Objectives: Here we sought to examine how the degree of functional connectivity between amygdala and MNS areas might be related to individual differences in empathic behavior in both typically-developing (TD) and ASD children and adolescents.

Methods: Seventeen children with ASD and 23 TD children (matched by age, gender, IQ and head motion) passively observed faces displaying different emotions (angry, fearful, happy, sad, and neutral) while undergoing functional Magnetic Resonance Imaging (fMRI). Using a jittered event-related design, faces were presented every 3 seconds according to an optimized random sequence, with each face being displayed for 2 sec. Each subject filled out the Interpersonal Reactivity Index (IRI), a multidimensional measure of empathy. The amygdala, as defined from the Harvard-Oxford probabilistic atlas (25% probability), was used as a seed region in a whole brain functional connectivity analysis. Covarying for age and IQ, scores from the IRI (total and subscales) were then used in multiple regression analyses using the amygdala connectivity maps.

Results: A significant relationship between amygdala-MNS connectivity and empathic behavior was observed for the empathic concern subscale, irrespective of diagnosis (z > 2.3, corrected for multiple comparisons at the cluster level). Specifically, individuals who rated themselves as having higher empathic concern, as measured by the IRI, displayed stronger connectivity between the amygdala and the right pars opercularis. This relationship was evident in both TD and ASD groups.

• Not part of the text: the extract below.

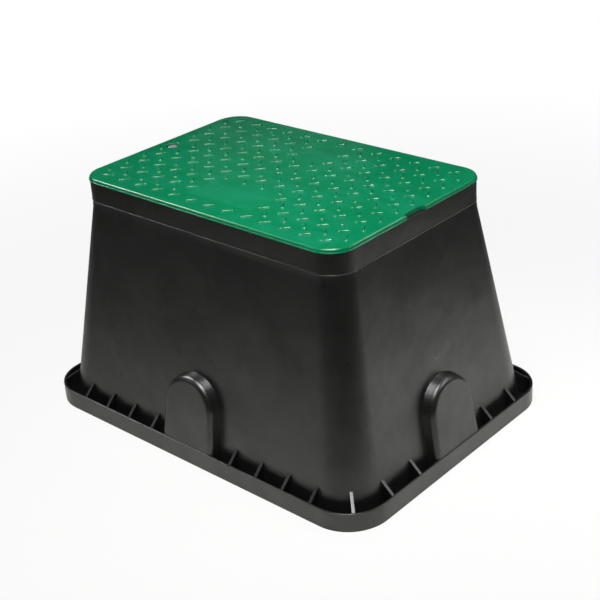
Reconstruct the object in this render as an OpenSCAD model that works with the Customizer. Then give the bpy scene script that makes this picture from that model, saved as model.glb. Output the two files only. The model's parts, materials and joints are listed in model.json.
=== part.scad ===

Conclusions: The present findings are consistent with a simulation model of affective empathy (Carr et al., 2003) whereby mirror neurons simulate the observed facial expressions and send signals to limbic areas, evoking neural activity that allows the observer to feel what others are feeling. Although empathic behavior, as well as MNS activity and connectivity, have been shown to be reduced in ASD as compared to neurotypical individuals, our findings indicate that the degree of coupling between limbic and MNS circuitry predict individual differences in empathic behavior in both typical and atypical development.